The groundbreaking policy is to attract western device manufacturers, investors and medical tourists into Hainan, which is the very southern province of China.

Boao City, known for Boao Forum for Asia, was established as a pilot district for an international medical forum in February 2013. Soon afterward, multiple incentive policies were granted: selected stem cell trial was permitted, major medical equipment was used in private hospitals, overseas capital was allowed to invest in hospitals and to deduct tariffs for medical devices and pharmaceuticals, etc. None of the previous policies cross the CFDA bottom line – the only authorized state department to approve imported devices (Class II & Class III).

But the rule has been changed now with the latest announcement.

“For any Class II and Class III imported medical device in China, foreign manufacturers shall submit the application and home country approval to CFDA for registration approval,” the Medical Device Supervision and Regulations announced in March 2014.

Foreign drug manufacturers have already benefited from Hainan medical tourism policy.

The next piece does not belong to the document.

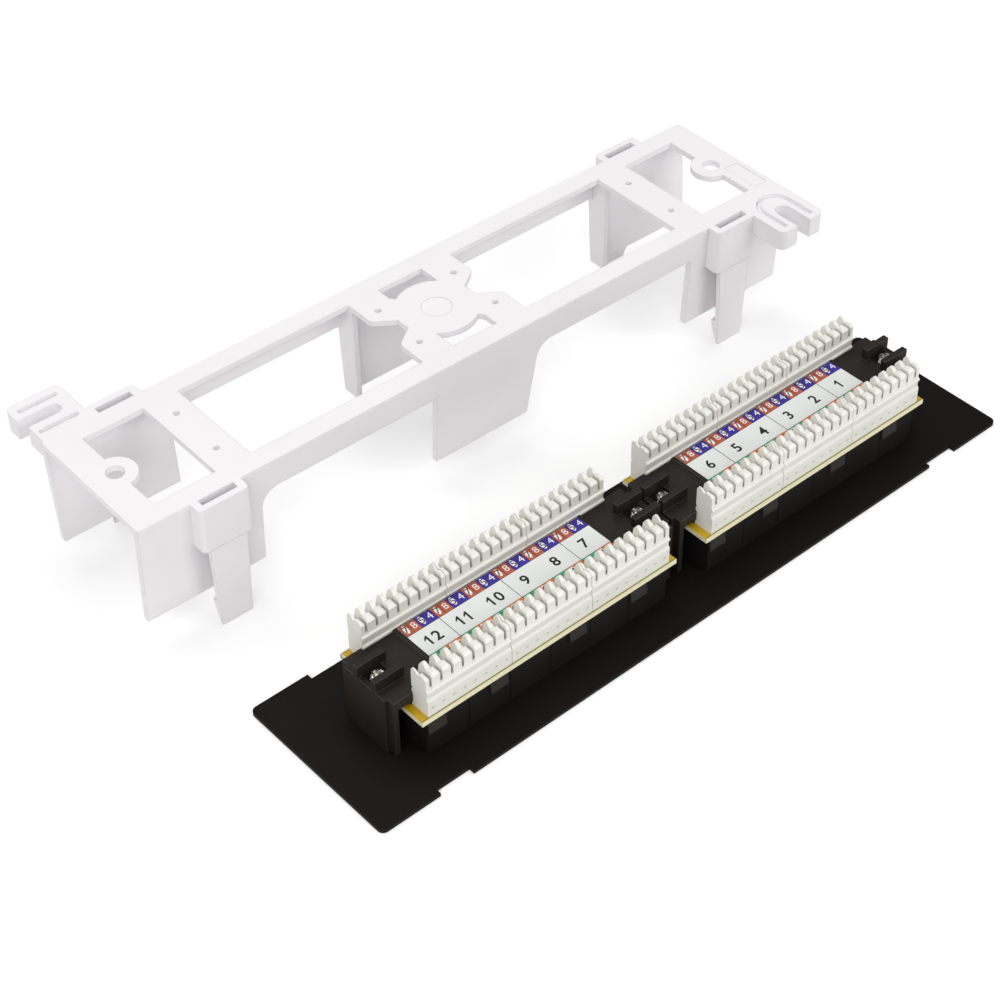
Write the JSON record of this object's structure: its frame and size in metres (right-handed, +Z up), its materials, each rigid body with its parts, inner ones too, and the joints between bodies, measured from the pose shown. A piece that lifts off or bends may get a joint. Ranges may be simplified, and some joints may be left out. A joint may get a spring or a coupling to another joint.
{
  "type": "vertical patch panel",
  "caption": "Small vertical patch panel with modular sockets and punch-down contact rows on a steel face plate, its clip-on stand-off bracket unclipped and set down behind it.",
  "frame": {"origin": "middle of the face plate's front face, on the surface it lies on", "axes": "+X along the plate, +Y towards the bracket behind, +Z up, out of the punch-down side"},
  "size_m": [0.2598, 0.1671, 0.047],
  "materials": {
    "plate_black": "fine black powder coat",
    "post_metal": "plated steel",
    "screw_metal": "bright nickel plate",
    "board": "glass-fibre laminate with yellow mask",
    "cover_black": "satin black plastic",
    "label_print": "printed label film",
    "jack_black": "satin black plastic",
    "contact_gold": "gold-plated spring wire",
    "block_ivory": "ivory polycarbonate",
    "clip_metal": "tinned bronze strip",
    "bracket_white": "satin white plastic"
  },
  "bodies": {
    "root": {"circuit_board_left": "board", "circuit_board_right": "board", "contact_clips_01": "clip_metal", "contact_clips_02": "clip_metal", "contact_clips_03": "clip_metal", "contact_clips_04": "clip_metal", "contact_clips_05": "clip_metal", "contact_clips_06": "clip_metal", "contact_clips_07": "clip_metal", "contact_clips_08": "clip_metal", "contact_clips_09": "clip_metal", "contact_clips_10": "clip_metal", "contact_clips_11": "clip_metal", "contact_clips_12": "clip_metal", "cover_left": "cover_black", "cover_right": "cover_black", "face_plate": "plate_black", "jack_01": "jack_black", "jack_02": "jack_black", "jack_03": "jack_black", "jack_04": "jack_black", "jack_05": "jack_black", "jack_06": "jack_black", "jack_07": "jack_black", "jack_08": "jack_black", "jack_09": "jack_black", "jack_10": "jack_black", "jack_11": "jack_black", "jack_12": "jack_black", "jack_contacts_01": "contact_gold", "jack_contacts_02": "contact_gold", "jack_contacts_03": "contact_gold", "jack_contacts_04": "contact_gold", "jack_contacts_05": "contact_gold", "jack_contacts_06": "contact_gold", "jack_contacts_07": "contact_gold", "jack_contacts_08": "contact_gold", "jack_contacts_09": "contact_gold", "jack_contacts_10": "contact_gold", "jack_contacts_11": "contact_gold", "jack_contacts_12": "contact_gold", "label_left": "label_print", "label_right": "label_print", "module_posts": "post_metal", "module_screws": "screw_metal", "punch_down_block_01": "block_ivory", "punch_down_block_02": "block_ivory", "punch_down_block_03": "block_ivory", "punch_down_block_04": "block_ivory", "punch_down_block_05": "block_ivory", "punch_down_block_06": "block_ivory", "punch_down_block_07": "block_ivory", "punch_down_block_08": "block_ivory", "punch_down_block_09": "block_ivory", "punch_down_block_10": "block_ivory", "punch_down_block_11": "block_ivory", "punch_down_block_12": "block_ivory", "standoff_bracket": "bracket_white"}
  },
  "joints": []
}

In September 2016, Hainan Cancer Hospital successfully imported Merck’s Keytruda (Pembrolizumab), a drug intended for non-cell lung cancer. It only took half a month to get the registration from Hainan Province’s local FDA, compared to 3-5 years of clinical trials for traditional CFDA pathway.

Global hospital groups focused more on business opportunities. Medical institutions from the U.S., Germany, Japan and Switzerland invested $3.33 billion in Hainan for the year of 2017 to concentrate on the stem cell trials, cancer treatments, anti-aging research and assisted reproductive technology (ART) applications.

Chinese citizens spent over $10 billion in overseas medical care in 2015. As medical tourism becomes hot in Hainan Province, now the Chinese expanding middle and upper classes do not have to go overseas to get treatment, which will also help central government to retain the medical revenue in China.